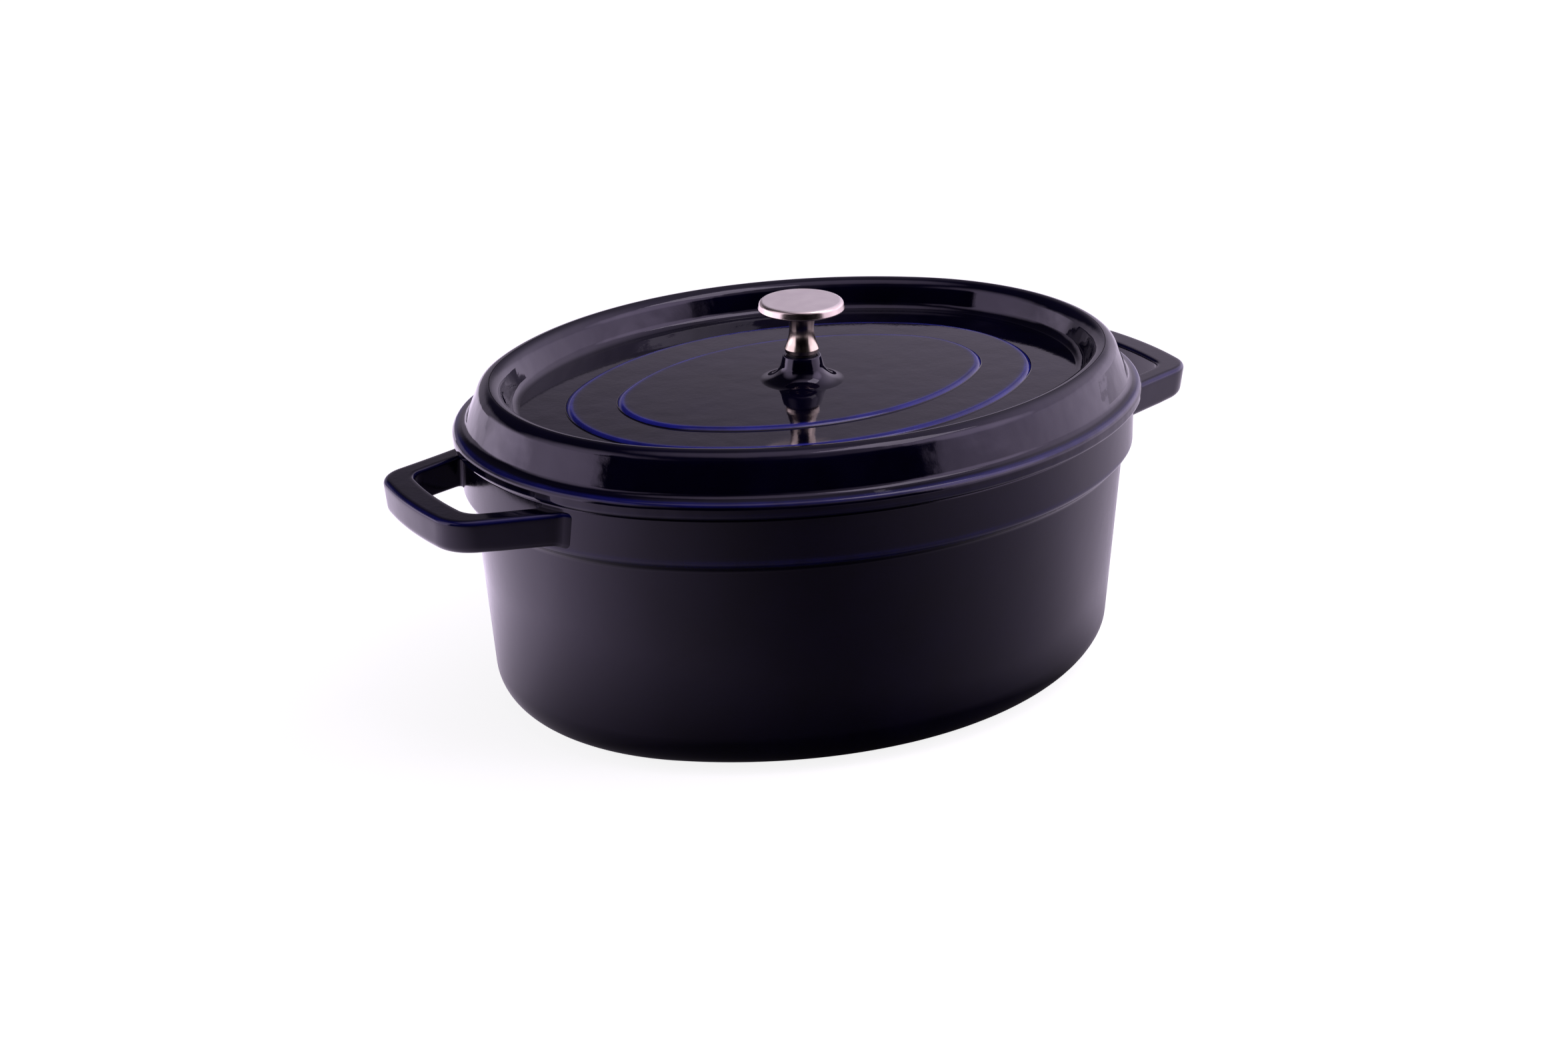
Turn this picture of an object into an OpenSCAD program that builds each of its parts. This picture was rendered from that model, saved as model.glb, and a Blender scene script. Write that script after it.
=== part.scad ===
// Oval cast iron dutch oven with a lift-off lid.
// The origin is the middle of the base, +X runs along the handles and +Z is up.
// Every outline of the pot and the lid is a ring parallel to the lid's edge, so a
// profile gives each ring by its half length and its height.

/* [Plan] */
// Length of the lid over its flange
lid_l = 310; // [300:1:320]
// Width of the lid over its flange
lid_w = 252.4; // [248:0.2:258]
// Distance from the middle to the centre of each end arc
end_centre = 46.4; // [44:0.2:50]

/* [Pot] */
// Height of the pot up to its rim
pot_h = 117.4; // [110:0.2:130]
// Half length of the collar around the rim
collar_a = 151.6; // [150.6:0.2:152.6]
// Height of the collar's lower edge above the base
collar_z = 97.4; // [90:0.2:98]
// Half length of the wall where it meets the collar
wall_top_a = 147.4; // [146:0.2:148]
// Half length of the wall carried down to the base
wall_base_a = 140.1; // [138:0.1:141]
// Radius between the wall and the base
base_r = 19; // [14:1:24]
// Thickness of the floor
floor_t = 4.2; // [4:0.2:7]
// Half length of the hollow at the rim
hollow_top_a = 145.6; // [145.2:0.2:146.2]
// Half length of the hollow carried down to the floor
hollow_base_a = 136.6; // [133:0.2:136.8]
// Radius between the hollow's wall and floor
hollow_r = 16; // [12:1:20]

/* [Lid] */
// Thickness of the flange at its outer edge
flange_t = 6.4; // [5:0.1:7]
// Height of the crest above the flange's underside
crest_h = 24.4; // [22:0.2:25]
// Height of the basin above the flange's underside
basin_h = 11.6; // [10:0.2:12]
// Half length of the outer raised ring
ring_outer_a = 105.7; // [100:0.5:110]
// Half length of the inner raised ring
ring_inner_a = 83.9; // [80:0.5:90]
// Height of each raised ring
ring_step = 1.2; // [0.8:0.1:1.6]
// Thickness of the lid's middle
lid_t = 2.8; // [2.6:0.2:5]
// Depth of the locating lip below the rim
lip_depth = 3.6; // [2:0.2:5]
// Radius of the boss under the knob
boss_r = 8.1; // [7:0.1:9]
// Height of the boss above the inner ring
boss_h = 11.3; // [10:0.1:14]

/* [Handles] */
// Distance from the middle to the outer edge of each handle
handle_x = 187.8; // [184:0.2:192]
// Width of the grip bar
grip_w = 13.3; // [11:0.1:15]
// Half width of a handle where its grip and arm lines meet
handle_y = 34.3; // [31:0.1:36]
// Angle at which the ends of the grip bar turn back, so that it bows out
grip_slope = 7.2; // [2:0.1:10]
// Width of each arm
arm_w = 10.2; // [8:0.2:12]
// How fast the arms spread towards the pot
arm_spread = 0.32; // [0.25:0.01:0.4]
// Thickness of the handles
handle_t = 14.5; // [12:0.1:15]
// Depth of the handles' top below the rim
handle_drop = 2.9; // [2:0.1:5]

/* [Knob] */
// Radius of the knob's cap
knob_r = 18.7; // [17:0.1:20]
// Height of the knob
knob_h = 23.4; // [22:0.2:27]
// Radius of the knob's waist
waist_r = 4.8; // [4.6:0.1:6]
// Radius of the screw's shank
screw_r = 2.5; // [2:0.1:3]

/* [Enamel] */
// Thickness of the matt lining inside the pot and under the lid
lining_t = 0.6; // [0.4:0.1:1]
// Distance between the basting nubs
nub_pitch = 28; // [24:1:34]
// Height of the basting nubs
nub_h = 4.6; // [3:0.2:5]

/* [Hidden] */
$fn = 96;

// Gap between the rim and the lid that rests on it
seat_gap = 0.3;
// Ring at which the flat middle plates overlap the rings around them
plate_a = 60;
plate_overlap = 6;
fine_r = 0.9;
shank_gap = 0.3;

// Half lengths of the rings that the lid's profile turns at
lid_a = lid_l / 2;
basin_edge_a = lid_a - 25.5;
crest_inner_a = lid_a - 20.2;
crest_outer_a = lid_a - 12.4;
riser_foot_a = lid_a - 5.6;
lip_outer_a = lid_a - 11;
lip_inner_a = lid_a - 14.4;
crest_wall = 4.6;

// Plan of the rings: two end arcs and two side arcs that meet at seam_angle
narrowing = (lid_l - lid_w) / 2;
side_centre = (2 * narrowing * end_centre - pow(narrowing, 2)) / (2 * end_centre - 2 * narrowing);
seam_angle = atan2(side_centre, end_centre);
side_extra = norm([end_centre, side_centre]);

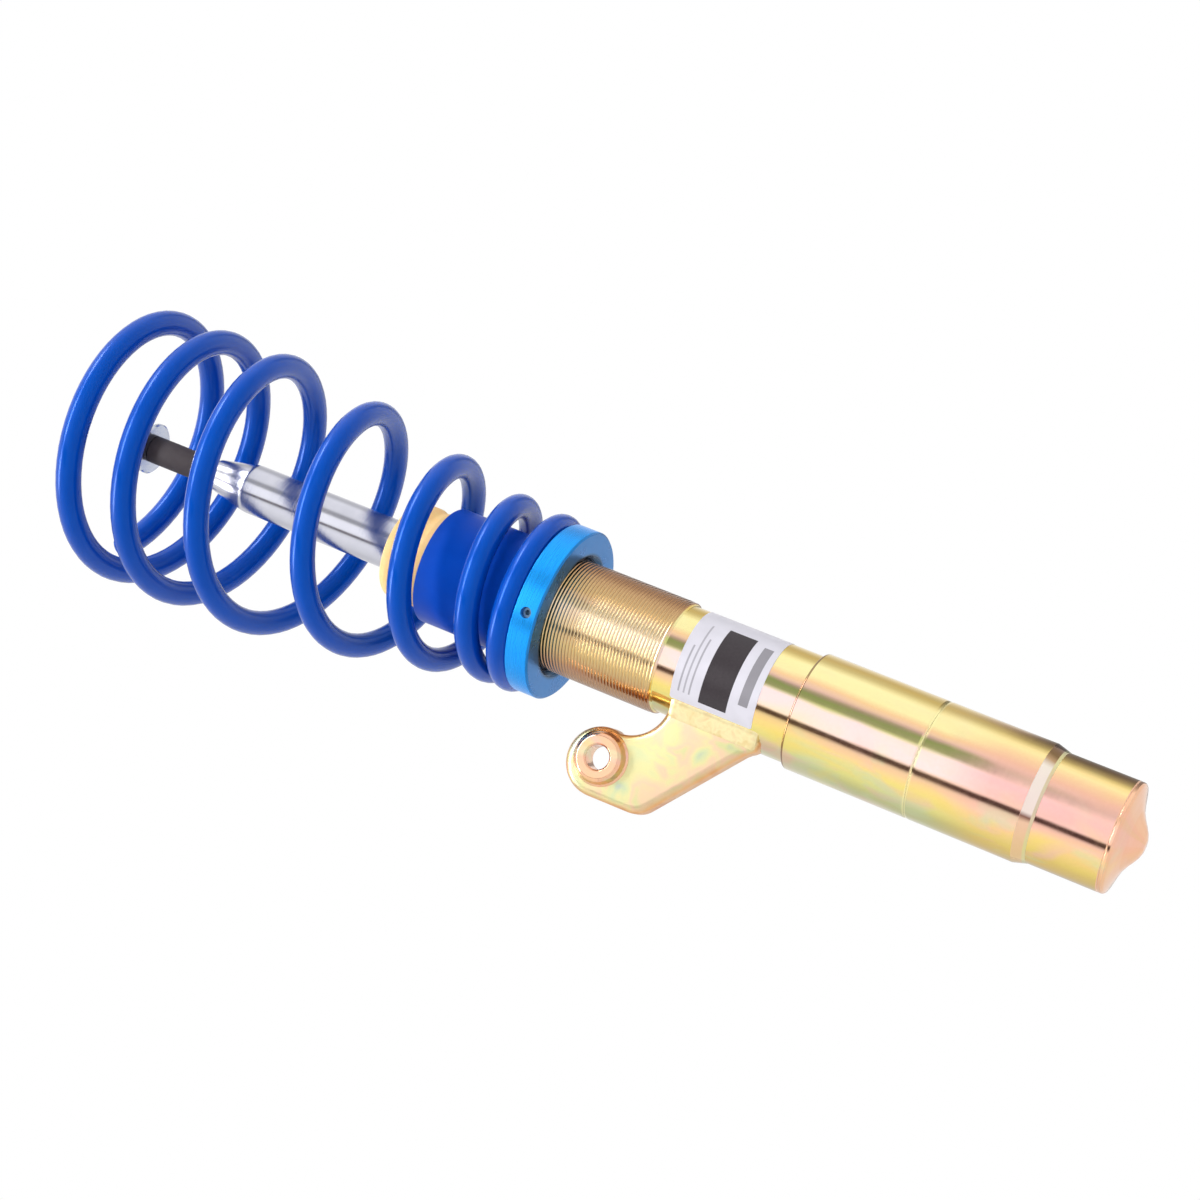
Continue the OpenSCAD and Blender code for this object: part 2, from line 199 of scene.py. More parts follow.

----

* **Aim of the exercise**: Return the lines above precisely as they appear, beginning at the first line and ending at the line with "boss_h = 11.3; // [10:0.1:14]", and nothing after it.

* **Reply**:
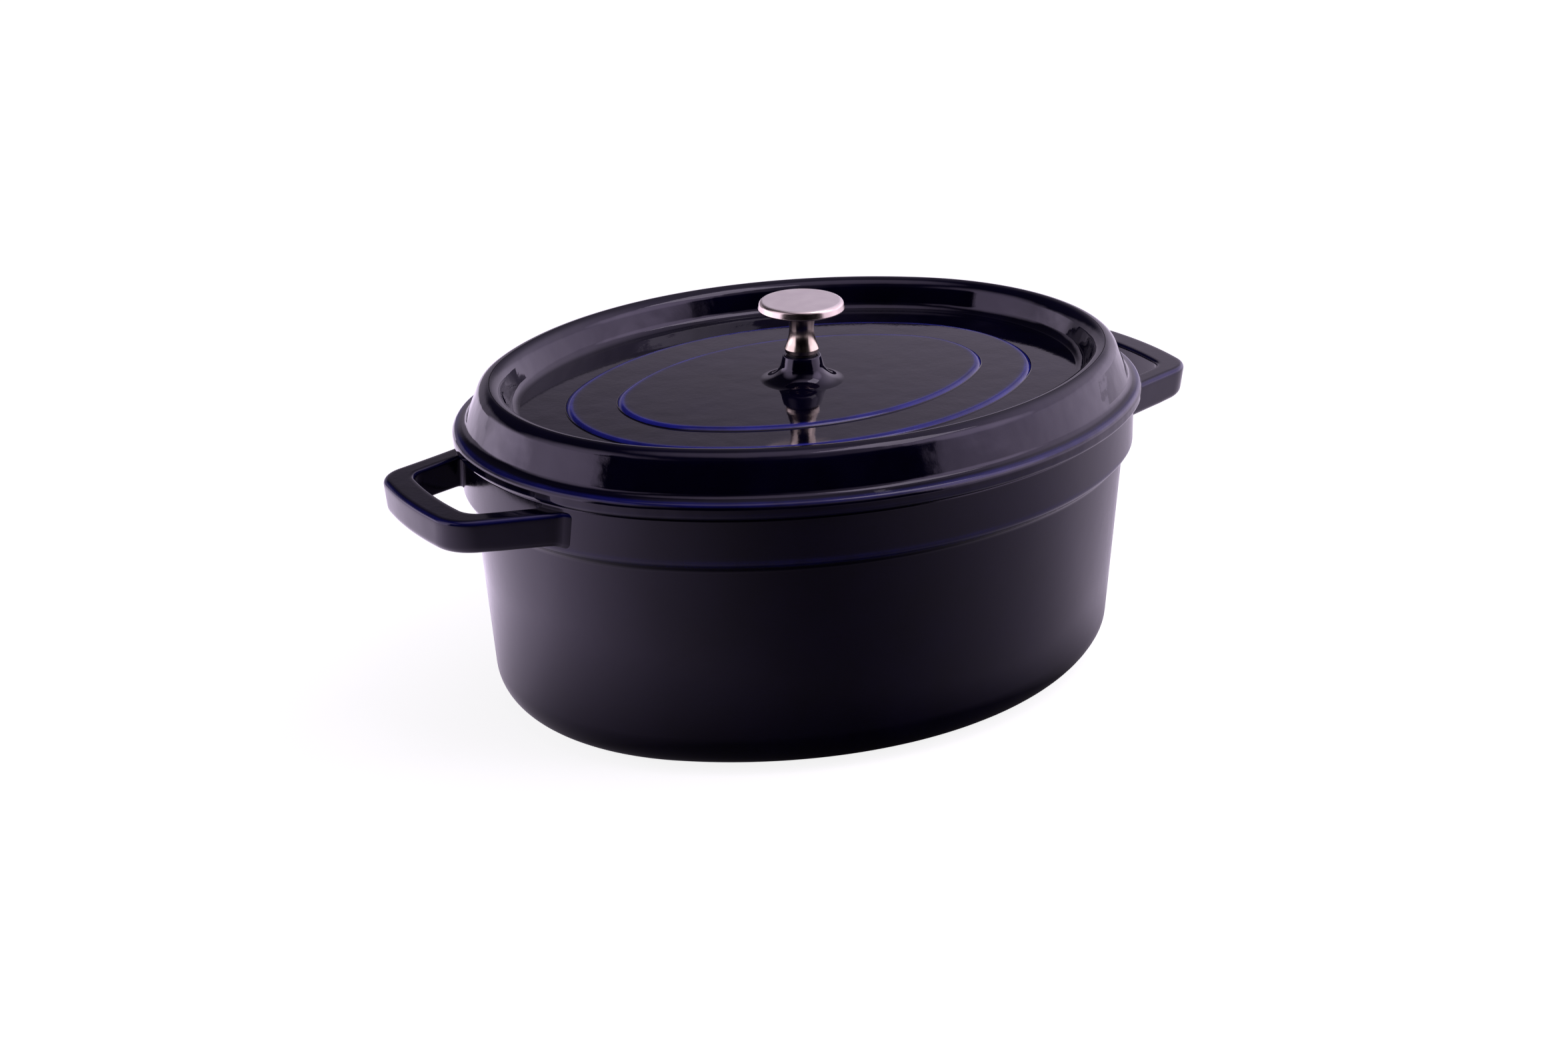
Turn this picture of an object into an OpenSCAD program that builds each of its parts. This picture was rendered from that model, saved as model.glb, and a Blender scene script. Write that script after it.
=== part.scad ===
// Oval cast iron dutch oven with a lift-off lid.
// The origin is the middle of the base, +X runs along the handles and +Z is up.
// Every outline of the pot and the lid is a ring parallel to the lid's edge, so a
// profile gives each ring by its half length and its height.

/* [Plan] */
// Length of the lid over its flange
lid_l = 310; // [300:1:320]
// Width of the lid over its flange
lid_w = 252.4; // [248:0.2:258]
// Distance from the middle to the centre of each end arc
end_centre = 46.4; // [44:0.2:50]

/* [Pot] */
// Height of the pot up to its rim
pot_h = 117.4; // [110:0.2:130]
// Half length of the collar around the rim
collar_a = 151.6; // [150.6:0.2:152.6]
// Height of the collar's lower edge above the base
collar_z = 97.4; // [90:0.2:98]
// Half length of the wall where it meets the collar
wall_top_a = 147.4; // [146:0.2:148]
// Half length of the wall carried down to the base
wall_base_a = 140.1; // [138:0.1:141]
// Radius between the wall and the base
base_r = 19; // [14:1:24]
// Thickness of the floor
floor_t = 4.2; // [4:0.2:7]
// Half length of the hollow at the rim
hollow_top_a = 145.6; // [145.2:0.2:146.2]
// Half length of the hollow carried down to the floor
hollow_base_a = 136.6; // [133:0.2:136.8]
// Radius between the hollow's wall and floor
hollow_r = 16; // [12:1:20]

/* [Lid] */
// Thickness of the flange at its outer edge
flange_t = 6.4; // [5:0.1:7]
// Height of the crest above the flange's underside
crest_h = 24.4; // [22:0.2:25]
// Height of the basin above the flange's underside
basin_h = 11.6; // [10:0.2:12]
// Half length of the outer raised ring
ring_outer_a = 105.7; // [100:0.5:110]
// Half length of the inner raised ring
ring_inner_a = 83.9; // [80:0.5:90]
// Height of each raised ring
ring_step = 1.2; // [0.8:0.1:1.6]
// Thickness of the lid's middle
lid_t = 2.8; // [2.6:0.2:5]
// Depth of the locating lip below the rim
lip_depth = 3.6; // [2:0.2:5]
// Radius of the boss under the knob
boss_r = 8.1; // [7:0.1:9]
// Height of the boss above the inner ring
boss_h = 11.3; // [10:0.1:14]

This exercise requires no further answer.